Pointer 1: Vary your pitch, tone, volume and pace

The pitch of your voice is its “highness” or “lowness.” Varying your pitch is a way to add color, excitement, and emphasis to your speech. Nervous speakers sometimes have tension in their vocal chords, resulting in an unintentionally higher pitch. Relaxation and breathing exercises can help with this (see below).

The tone or quality of your voice says a lot to your audience that words can never convey. Does your voice sound warm or cold? Does it sound conversational or formal? Do you sound friendly, happy, angry, or nervous?

You’ve heard the word “monotone,” right? That’s what you sound like when you don’t vary the tone of your voice. When you adjust your tone to match the ideas and emotions in your presentation, your audience receives a deeper level of understanding as well as a deeper connection with you.

Volume is the loudness of your voice. Use varying volume for emphasis, and remember to adjust your volume to the size of the venue you’re speaking in.

One way to really grab your audience’s attention is to drop the volume when you want to make an important point. Lowering your volume forces the audience to give extra concentration to what you’re saying.

Use silence and pauses to maximize your message and to create drama. Silence gives you and your audience a nice break – it allows them to process what you’ve been saying, because it’s hard for our brains to hold too much information at one time. It also gives them a break from your voice. A pause can be used to emphasize a point, to really let something sink in.

One more thing to mention about volume: keep your sentences strong from start to finish. Some people’s voices fade out at the end of a sentence or idea, leaving the audience grasping to hear the final few words. Make sure to punch the beginnings and endings of sentences so they don’t disappear and leave your audience in confusion. Pace is the speed at which you speak. You can speed up or slow down for emphasis. Sometimes nervous speakers will race through their talk, finishing too early, and leaving the audience out of breath and lost, because they missed half of what was said. Breathing and relaxation can help you control and moderate your pace. Slow down your pace when you have something particularly important to say – you don’t want to race through your critical points.

Pointer 2: Practice relaxation and breathing

Have I mentioned relaxation and breathing enough times? Relaxation and proper breathing allow oxygen to circulate and your muscles to relax, rather than building tension around the shoulders and chest, which can compress your lungs and make your voice sound weak from lack of breath support. Take some deep breaths before your presentation. Practice breathing deeply using your diaphragm; you know you’re doing it right when your stomach puffs out but your shoulders do not rise. Search the Web for articles and books about “diaphragmatic breathing” or “belly breathing.”

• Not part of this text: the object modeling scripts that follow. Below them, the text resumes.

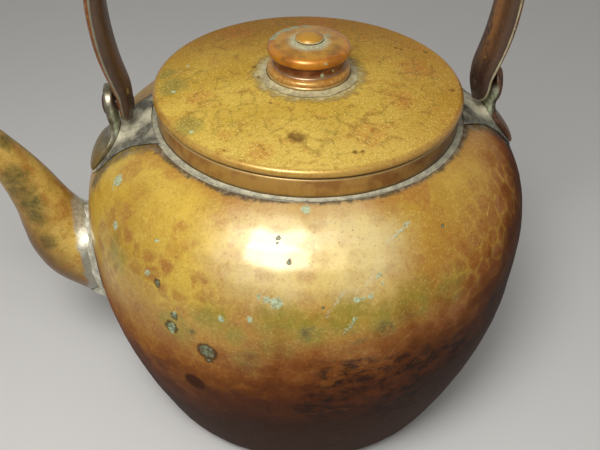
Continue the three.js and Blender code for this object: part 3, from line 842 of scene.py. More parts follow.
def makeKnob(copper, neckCopper, grey):
    radius, tall, rounding = knob["base"]
    foot, top = knob["seat"], knob["seat"] + tall
    gap = knob["gap"]
    section = [(knob["bore"], foot), (radius, lidTop(radius) + gap), (radius, top - rounding - 0.9)]
    section += [(radius - 0.28, top - rounding - 0.55), (radius - 0.05, top - rounding - 0.15)]
    section += arc((radius - rounding, top - rounding), rounding, 6, 90, 10)
    section += [(knob["bore"], top)]
    dress(ringPiece("knobBaseRing", section, knob["steps"], copper), "lid", "knob_copper", "knob_base_ring")

    radius, wall, tall = knob["neck"]
    low, high = top, top + tall
    section = [(radius - wall, low), (radius, low), (radius, low + 0.25), (radius - 0.22, low + 0.5)]
    section += [(radius - 0.3, (low + high) / 2), (radius - 0.2, high - 0.4)]
    section += [(radius, high), (radius - wall, high)]
    dress(ringPiece("knobNeck", section, knob["steps"], neckCopper), "lid", "knob_copper", "knob_neck")

    radius, thick, crown = knob["cap"]
    half = thick / 2
    edge = radius - half
    section = [(knob["bore"], high), *arc((edge, high + half), half, -90, 90, 24)]
    for r in np.linspace(edge, knob["bore"], 16)[1:]:
        section.append((r, high + thick + crown * (1 - (r / edge) ** 2)))
    dress(ringPiece("knobCap", section, knob["steps"], copper), "lid", "knob_copper", "knob_cap")

    shaft, wide, dome = knob["rivet"]
    tail, tailTall = knob["tail"]
    crest = high + thick + crown + gap
    under = lidTop(0) - lid["wall"] - gap
    section = [(0.05, under - tailTall), (tail - 0.4, under - tailTall), (tail, under - tailTall + 0.4),
               (tail, under), (shaft, under), (shaft, crest), (wide, crest)]
    section += [(wide - 0.15 + 0.15 * math.cos(t), crest + 0.3 * math.sin(t)) for t in (0.5, 1.0)]
    for t in np.linspace(0.12, math.pi / 2, 14)[:-1]:
        swell = 0.75 + 0.25 * math.cos(t)
        section.append(((wide - 0.3) * math.cos(t) * swell, crest + 0.25 + (dome - 0.25) * math.sin(t)))
    section.append((0.05, crest + dome))
    rivet = madeSkin("knobRivet", turned(section, 96), copper, poles=(True, True))
    dress(rivet, "lid", "knob_copper", "knob_rivet")

    steps = knobSolder["steps"]
    widths = knobSolder["width"] * (1 + 0.16 * wave(steps, *knobSolder["widthWave"]))
    heights = knobSolder["height"] * (0.8 + 0.08 * wave(steps, *knobSolder["heightWave"]))
    rings = filletRings(lambda radius: lidTop(radius) + gap, knob["base"][0] + gap,
                        widths, heights, knobSolder, (1,))
    solder = madeSkin("knobSolderRing", rings, grey, 70, loop=True)
    dress(solder, "lid", "solder", "knob_solder")


# Ears: round lobe, waist and leaf, from one bent plate each
ear = {
    "place": 69.618,
    "pivot": 131.0,
    "thick": 3.4,
    "leafThickness": [(0, 1), (0.25, 1.1), (0.55, 1.06), (0.8, 0.85), (1, 0.48)],
    "lobe": 6.9,
    "waist": 8.3,
    "leaf": (8.6, 18.408),
    "lifts": [(0.2, 1.06), (0.45, 0.62), (0.72, 0.38), (1, 0.06)],
    "widths": [(0, 0.52), (0.12, 0.66), (0.28, 0.88), (0.45, 1), (0.62, 0.98), (0.78, 0.82), (0.9, 0.56),
               (0.97, 0.3), (1, 0.14)],
    "step": 0.3,
    "sides": 56,
    "bore": 2.5,
    "square": 0.5,
    "dome": 0.42,
    "topRound": 0.9,
    "tipRound": 0.8,
}


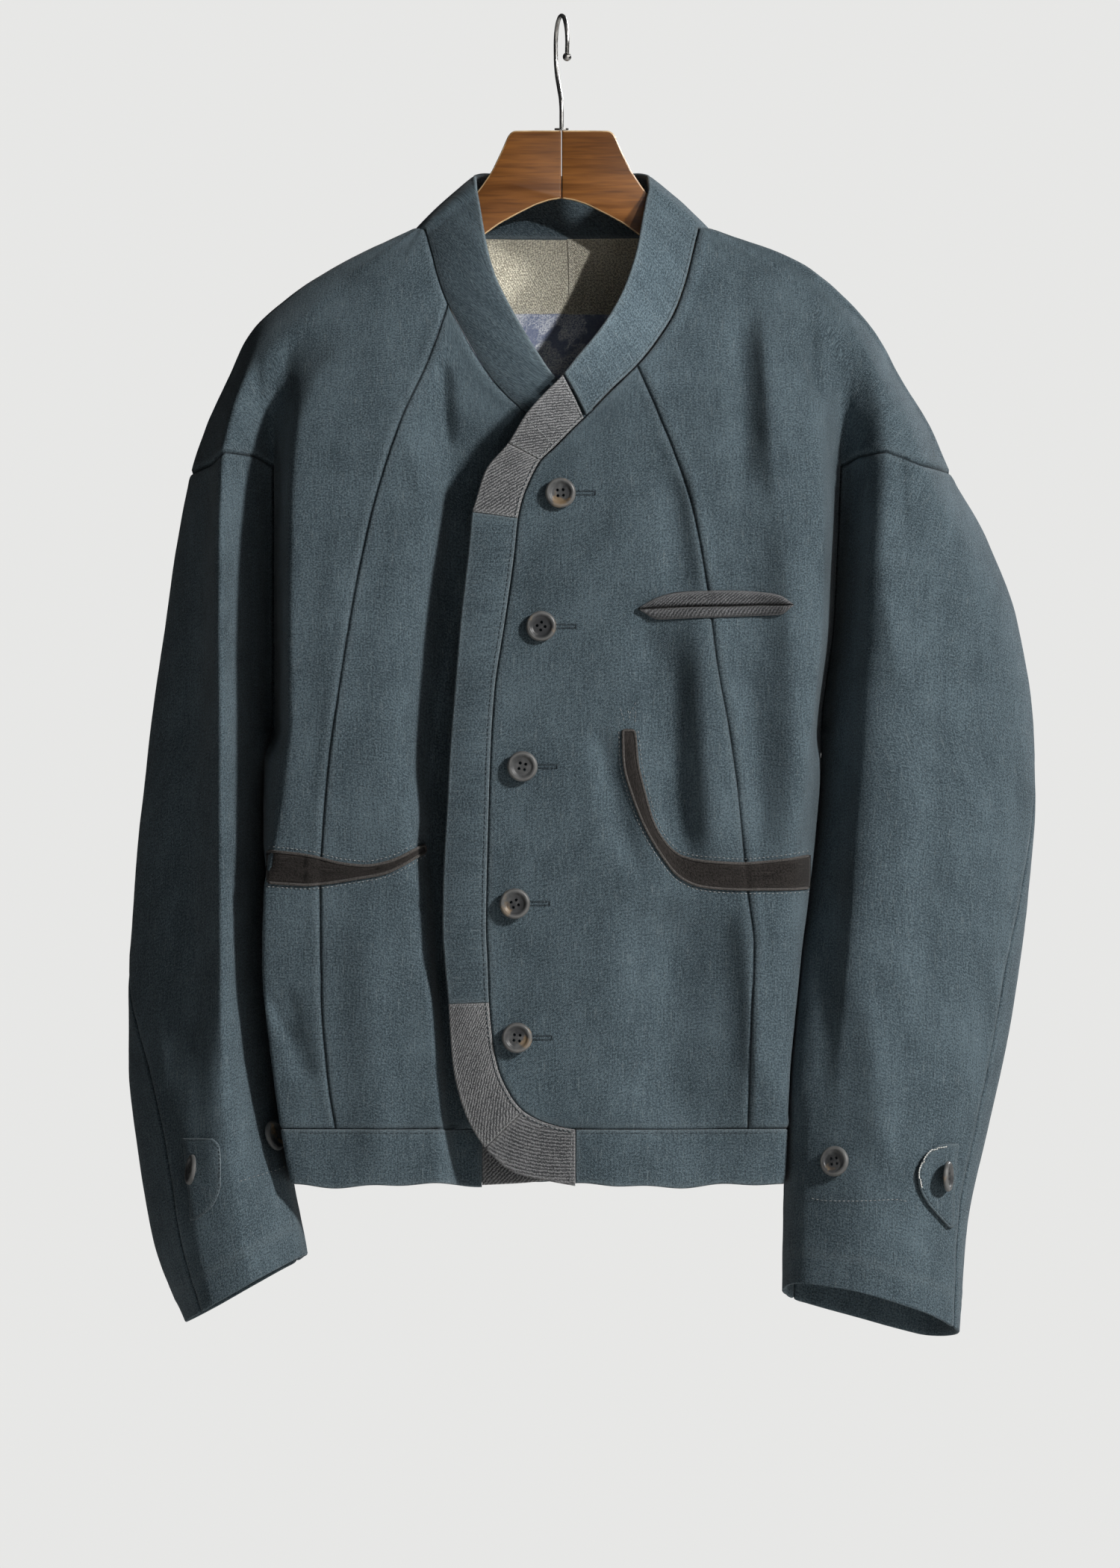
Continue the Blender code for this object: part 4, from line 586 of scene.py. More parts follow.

Do some warm-ups and stretches beforehand, especially stretches that involve your face, jaw, neck, chest, and upper body. And don’t forget to breathe during the presentation. Pausing to breathe while you’re speaking keeps you from speeding through the presentation – and the audience doesn’t even notice.

Pointer 3: Repeat back questions so your audience can also be heard

In a large room, repeat back your audience’s questions. Unless there is someone in the auditorium delivering a microphone to audience members, it’s likely that some people in the audience won’t hear the questions posed to you. Repeating back the questions keeps everyone on the same page and keeps the audience from feeling left out.

One way to practice the tips in this article is to read aloud from a book or newspaper. Even better: read aloud from a children’s book! Children’s books are meant to be read with a variety of vocal inflections, and this will allow you to try out all of the tips mentioned above.

Your voice is your most powerful public speaking tool. When your voice matches the emotion and concepts in your presentation, you deliver to your audience deeper understanding of and connection with your message.

Lisa Braithwaite works with individuals to uncover their challenges and build their strengths in presenting themselves confidently as speakers. Find your voice with public speaking coaching! Sign up for my newsletter and find out about my free consultation by visiting www.coachlisab.com.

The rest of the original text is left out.